I've a spark application that runs a complicated map function over a dataset. This map function can fail for mainly data related reasons. How can I get some meaningful information on what went wrong? I'm not sure where to start.

Many thanks!

PriyankaChauhan
  • 953
  • 11
  • 26
ThatDataGuy
  • 1,969
  • 2
  • 17
  • 43

2 Answers2

0

If you want to write unit tests, you can generate a dataset from a collection, map over it using your map function and test the result with a collect using your favourite test suite.

If you're using PySpark I don't really know how you could debug a Spark Job but with distributed computing engine, debug mode is always a mess so I don't even think it's worthy to explore this path.

In my company we usually go for unit testing when we want to test the logic of a specific function so you should be good to go.

This answer should cover what you need: How do I unit test PySpark programs?

Community
  • 1
  • 1
Chobeat
  • 3,445
  • 6
  • 41
  • 59
  • The code runs fine over specific test datasets.
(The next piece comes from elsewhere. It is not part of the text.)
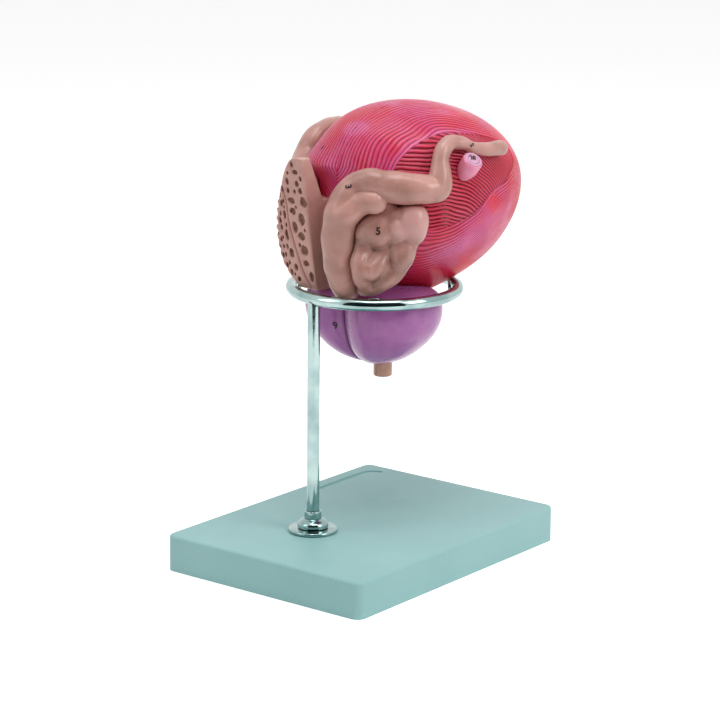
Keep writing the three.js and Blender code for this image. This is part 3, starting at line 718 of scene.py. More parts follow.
# Fixed inputs, noise of the roughness, noise and height of the relief, first tone and layers over it,
# each a noise or a mask with its colour
METAL = {"Metallic": 1}
RECIPES = {
    "board_plastic": (
        gloss(0.25), (9, 2, 0, 0.3, 0.7, 0.4, 0.48), (0.35, 2, 0.012), "#97c6c5",
        [((60, 2, 0, 0.3, 0.7), "#a1cecd"), ((0.8, 3, 0, 0.35, 0.65, 0, 0.35), "#a8d2d0")],
    ),
    "pad_rubber": (
        gloss(0.3), (3, 2, 0, 0.3, 0.7, 0.8, 0.95), (0.3, 2, 0.02), "#303334", [((0.6, 3), "#444849")],
    ),
    # The chrome's teal, darkened colour is a painted reflection of the teal board and of darker surroundings
    "chrome": (
        METAL, (4, 3, 0, 0.35, 0.7, 0.06, 0.13), None, "#8fa9a8", [((14, 2, 0, 0.35, 0.65), "#b0c6c4")],
    ),
    "magnet_nickel": (METAL, (0.3, 3, 0, 0.3, 0.7, 0.22, 0.4), None, "#85898c", [((2, 3), "#9ea2a5")]),
    "muscle_paint": (
        gloss(0.2, 0.42, 0.09, 1.4), (5, 2, 0, 0.3, 0.7, 0.3, 0.4), (0.5, 3, 0.02), "#de427c",
        # The gap layer at the end is painted shade in the fibre grooves
        [
            # A violet tint together with a painted sheen
            ((26, 2, 0, 0.38, 0.6), "#e42e4c"), (("warm",), "#f0203a"), (("sheen",), "#f27cbc"),
            # strand: painted highlight lines on the fibre crowns
            (("strand", 0.6), "#f393b4"), ((1.2, 3, 0, 0.35, 0.7, 0, 0.2), "#cc3058"), (("gap",), "#780922"),
        ],
    ),
    "lining_paint": (
        gloss(0.5, 0.2), (5, 2, 0, 0.3, 0.7, 0.35, 0.48), (0.8, 3, 0.05), "#e2a096",
        # crevice: painted shade between the folds
        [((12, 3, 0, 0.35, 0.65), "#edb8a8"), (("crevice",), "#b5605c")],
    ),
    "gland_paint": gland_recipe("#cb958a", "#ae7e72", "#664230"),
    "coil_paint": gland_recipe("#ba857a", "#9a6d61", "#5c3a2b"),
    "section_paint": (
        gloss(0.3, 0.25, 0.2, 1.4), (4, 2, 0, 0.3, 0.7, 0.4, 0.55), (0.5, 3, 0.04), "#c7938a",
        [
            ((9, 3, 0, 0.35, 0.65), "#d2a397"), ((0.7, 3, 0, 0.4, 0.7, 0, 0.3), "#e0b9ab"),
            # crevice: painted shade in crevices; pit: darker painted shade in the pits and on the lower
            # medial wall
            (("crevice", 0.7), "#93644c"), (("pit", 0.95), "#7c4e38"),
        ],
    ),
    "prostate_paint": (
        gloss(0.25, 0.5, 0.1, 1.4), (5, 2, 0, 0.3, 0.7, 0.26, 0.36), None, "#aa63a9",
        [
            ((18, 2, 0, 0.35, 0.65), "#b673b0"), ((7, 3, 0, 0.35, 0.65, 0, 0.3), "#9b5697"),
            # crevice: painted shade along the crease between the lobes
            (("crevice",), "#5d2c5f"),
        ],
    ),
    "urethra_paint": (
        gloss(0.5, 0.2), (3, 2, 0, 0.3, 0.7, 0.35, 0.48), (0.6, 3, 0.03), "#b98a74",
        [((6, 3, 0, 0.35, 0.65), "#c69883")],
    ),
    "ureter_paint": (
        gloss(0.5, 0.3), (3, 2, 0, 0.3, 0.7, 0.34, 0.45), (0.6, 3, 0.03), "#f88fb3",
        [((6, 2, 0, 0.35, 0.65), "#fba2bf"), (("cut",), "#dda3c2"), (("rim",), "#8a6490")],
    ),
    "numeral_ink": (gloss(0.4), (1, 2, 0, 0.3, 0.7, 0.4, 0.6), None, "#191719", [((0.5, 2), "#2b2729")]),
    "floor_paper": (gloss(0.1), (9, 2, 0, 0.3, 0.7, 0.85, 0.95), None, "#f4f4f4", [((40, 2), "#f8f8f8")]),
    "card_black": (gloss(0.1), (9, 2, 0, 0.3, 0.7, 0.85, 0.95), None, "#20292b", [((60, 2), "#2a3436")]),
}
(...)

Its when I run over a large input dataset there are specific values in there that cause the logic to fail. I'd like to know what those values are. It might only be 1 in 1000 input sets that fail, so spot checking some isn't helpful. I might just have bad values in the dataset. – ThatDataGuy Oct 06 '16 at 08:46
  • What does it means "to fail"? If it throws an exception, try to catch it. If it produces wrong values, just return (input, output) instead of just (output) and watch (maybe with a filter) what kind of input produced the anomaly in the output. – Chobeat Oct 06 '16 at 08:51
  • Lets say it throws an exception and I catch it in the map function. What can do with it then? Can I log it? Where do those logs go? – ThatDataGuy Oct 06 '16 at 11:10
  • It depends on your logging configuration. Anyway you can catch them and output them (bundling them with the input) so you can find them in the result of your computation. – Chobeat Oct 06 '16 at 12:28
0

Ok, so this is indeed possible, but there are some pitfalls.

Broadly, create a class that encapsulates your results from the map function eg

class CalcResult(object):

    def __init__(self):
        self.dataResult=None
        self.TraceBackStr=None
        self.wasError=None

Then you can test the wasError field in order to log exceptions.

The exception object cannot be a traceback object as they are not pickable. So, I suggest a formatted string.

ThatDataGuy
  • 1,969
  • 2
  • 17
  • 43